The issue for academics and others who want the information is the cost to the buyer or users. All the analysis here, while important, seems like an academic exercise, in part to respond to the concerns of the end users who see that the major private sector publishers do not seem about to go out of business. The university or related publishers have other issues which may or may not need to be addressed.

You make a very good point that recruiting papers is competitive, and journals ignore this at their peril. As editor-in-chief of a respectable science journal, I spent about 40 percent of my budget (time and travel) attending the organization’s three conferences (annual, two specialty) each year and scouting out potential papers. Not to give away trade secrets, but it was extremely beneficial for our journal’s quality as well as Impact Factor.

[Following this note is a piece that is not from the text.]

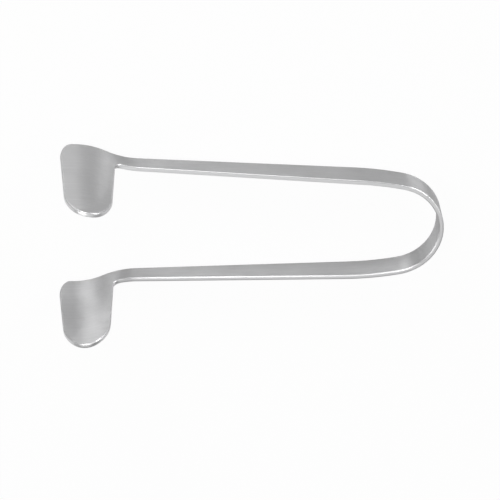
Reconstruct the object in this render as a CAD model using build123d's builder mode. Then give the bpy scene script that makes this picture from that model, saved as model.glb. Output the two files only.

There are a lot of questions here I think before a figure could hope to be reached. It’s flawed to divide the number of works published by the running cost – what of business efficiency?- but equally flawed to consider production costs as publishing costs. Having worked across editorial and production roles, and now working for a publishing solutions company, I think there are more angles to this than the Hope Diamond. Facilitating scholarly communication by identifying and securing the best authors, ensuring timely and accurate publication, and delivering that content on a platform that supports the research experience is a team effort. To identify the cost of publishing (rather than publication) would require these strands to be isolated and collated across a wide enough dataset. I for one, would love to read those results.